I say that for the first time in years Labor has given a clear policy choice and don’t be too sure that in next election the public will automatically fall in behind the LNP.
Well said, Nudiefish!
They need to change more to shift me from being a Greens voter. Refugee policy, encryption policy, two that I can think of off the top of my head.
Can you imagine an Australia where business doesn’t run government?

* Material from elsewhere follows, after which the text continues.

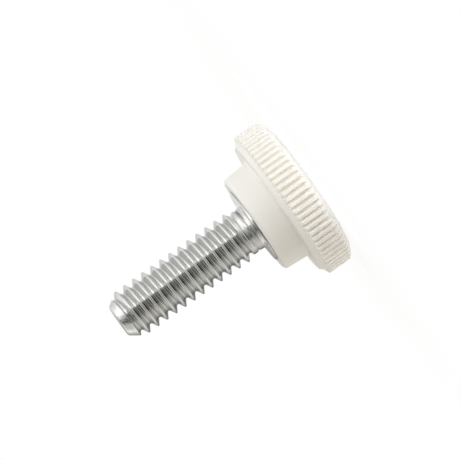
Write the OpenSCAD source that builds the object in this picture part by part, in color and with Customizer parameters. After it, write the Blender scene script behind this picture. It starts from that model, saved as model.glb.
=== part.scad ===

I agree that there is a great deal of dissatisfaction throughout the electorate. But politicians seem unable to identify the source of that dissatisfaction, or are at least not courageous enough to publicly identify it. In my view, the r>g phenomenom that Thomas Piketty so eruditely identified, exacerbated by the neo-liberal destruction of wealth re-distribution policies since the 1980s is the source of that dissatisfaction. Although most punters will not be able to articulate the Piketty argument, many know by observation and experience that the very rich are getting richer at an alarming rate and the rest of us essentially pay for that by getting poorer.
The party that articulates that problem and proposes solutions will accrue a great deal of political ‘capital’ (pun intended). But that will require great political courage in the face of the deafening inane claims of ‘class warfare’ and other puerile derisions from those who own the media and the channels afforded big business by the commercial media. At least Shorten and Labor are at last coyly pointing to the problem. Surely the torrent of evidence that big, and even medium sized, business cannot be trusted must be astutely marshalled by Labor and The Greens (The Hayne RC, the Dreamworld Inquiry etc etc). And the solution, I suggest, is Piketty’s solution – concentrate more on the taxation of wealth and less on the taxation of income. Yes, that will require a great deal of international cooperation for policies that effectively reverse the trends of wealth inequity to start to work. But all other developed nations are experiencing that same billowing dissatisfaction in their respective populations. And the international community has already demonstrated a deal of cooperation on attacking tax havens, albeit shocked into that by the Panama Papers etc. We just need a government here that understands the underlying problem and the energy to engage internationally on wealth inequity. At the very least, the political party that makes a go of it will attract a great deal of support here. Therefore, I hope Shorten gets a bit more ‘crazy brave’. In my view, he is at least heading in the right direction.